В ночь на 13 марта 1672 года в результате заговора Демьян Многогрешный был арестован и под охраной отправлен в Москву. 14 апреля его уже допрашивали в Посольском приказе бояре и все тот же Артамон Матвеев. Допросы и пытки гетмана и его братьев продолжались до конца мая, пока 28-го числа бояре не приговорили казнить их на Болоте. Причем просили этого сами казаки, боявшиеся, что царь Алексей Михайлович отошлет гетмана обратно на раду. В этом случае последствия по обеим сторонам Днепра были бы непредсказуемыми. Обвиненного в измене гетмана Многогрешного и его брата Василия приводили к плахе, но царь Алексей Михайлович в последний момент отменил смертную казнь, ссылаясь на «упрощение» своих сыновей, царевичей Федора и Ивана. Важный момент преемственности подданства всегда принимался в расчет. Бывшему гетману и членам его семьи пожаловали милостыню и приказали отправить их в ссылку в Сибирь.

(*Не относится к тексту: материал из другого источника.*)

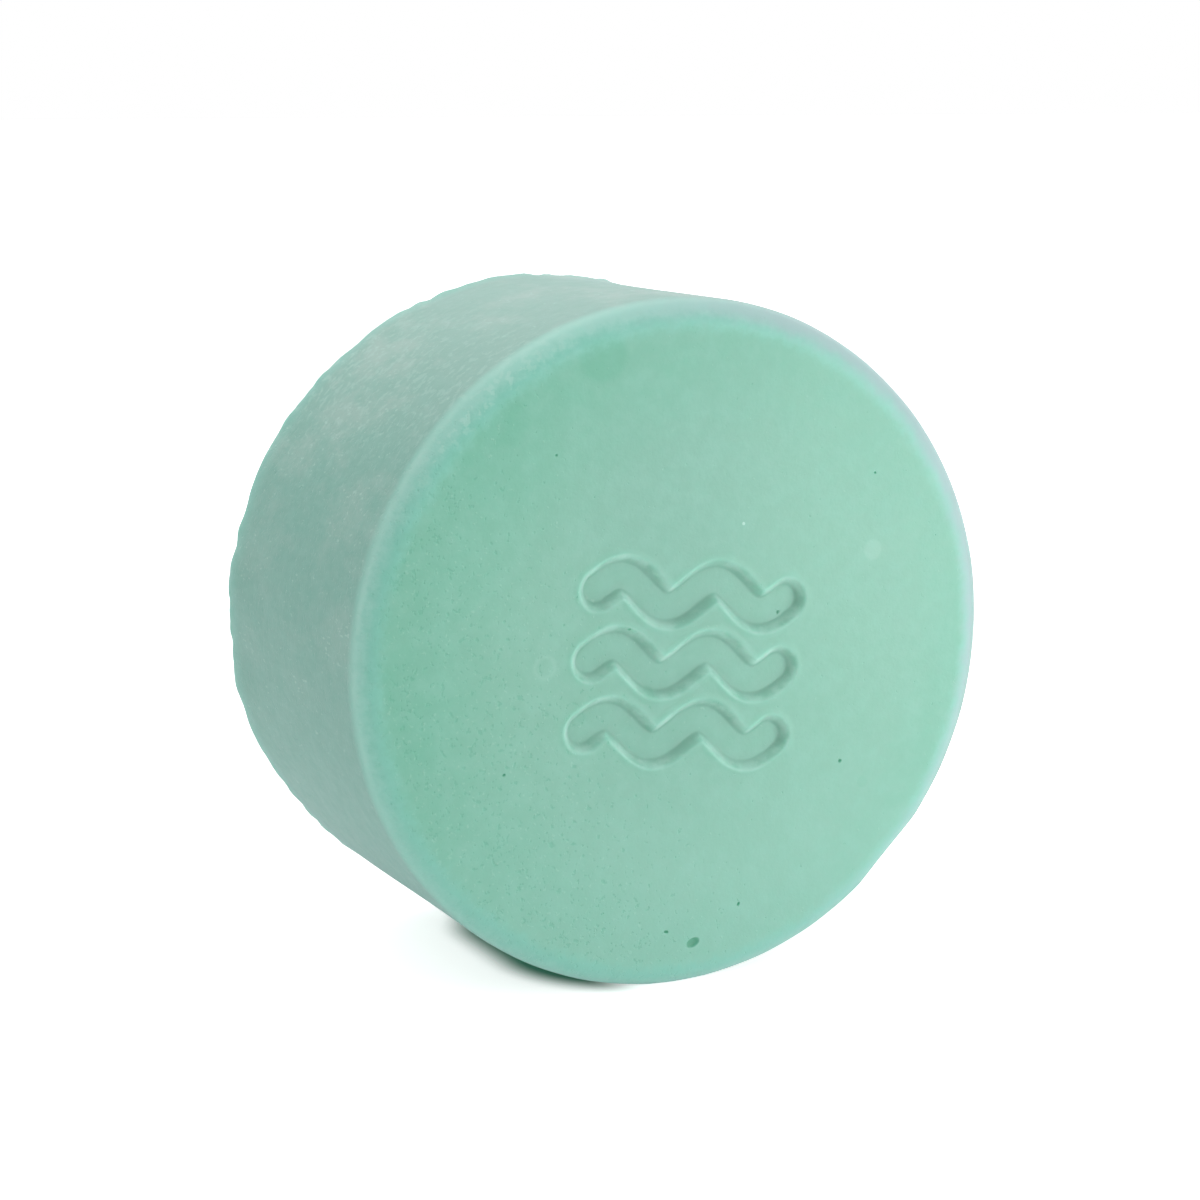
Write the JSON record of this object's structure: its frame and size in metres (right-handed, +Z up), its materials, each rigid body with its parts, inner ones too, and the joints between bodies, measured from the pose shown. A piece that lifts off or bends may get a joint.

Может быть, сказалось то, что гетман Многогрешный не успел предпринять никаких действий, а в царской семье со дня на день ожидали первых родов царицы Натальи Кирилловны и не хотели омрачать это ожидание громкой казнью. Сказывались и уже начинавшиеся сполохи предстоящей большой войны с Турцией. 30 апреля началась подготовка к будущей раде, куда были назначены князь Ромодановский и незаменимый Матвеев. В Москве сформулировали статьи, которые должна была принять старшина. Первым пунктом стояло подтверждение подданства царю Алексею Михайловичу и его детям, а вторым — указание на то, что с послом Яном Гнинским договорились отложить решение вопроса о Киеве до 182-го (1674) года. Снимая главные подозрения Многогрешного, казакам прямо говорили о воле царя Алексея Михайловича: «А город Киев, за нарушением королевского величества стороны, великий государь, его царское величество уступить никогда не велит».
17 июня 1672 года преемником Многогрешного был выбран тридцатилетний генеральный судья Иван Самойлович — человек образованный и долгие годы, как и предполагал «выбравший» его еще ранее Артамон Матвеев, хранивший верность московским царям. На раде, состоявшейся в Казацкой Дубраве, между Путивлем и Конотопом, Иван Самойлович получил из рук князя Григория Григорьевича Ромодановского символы гетманской власти — знамя, булаву, грамоты. В связи с его избранием было принято десять дополнительных, так называемых Конотопских статей, корректировавших решения прежней Глуховской рады. Пункт об участии представителей казаков на переговорах с Речью Посполитой, Крымом и другими государствами был исключен. Казаки также лишались права на самостоятельное ведение любых «иностранных» дел. При этом значительно увеличивались права самой старшины, увидевшей, что даже московские воеводы в чем-то были лучше, чем ставленники Многогрешного, поэтому взявшие назначение на уряды в свои руки{738}. Очередная малороссийская «замятия» завершилась сравнительно мирно, а казаки успели восславить на раде рождение царевича Петра, конечно, не зная о той роли, которая была уготована будущему первому русскому императору в уничтожении самостоятельности Гетманщины.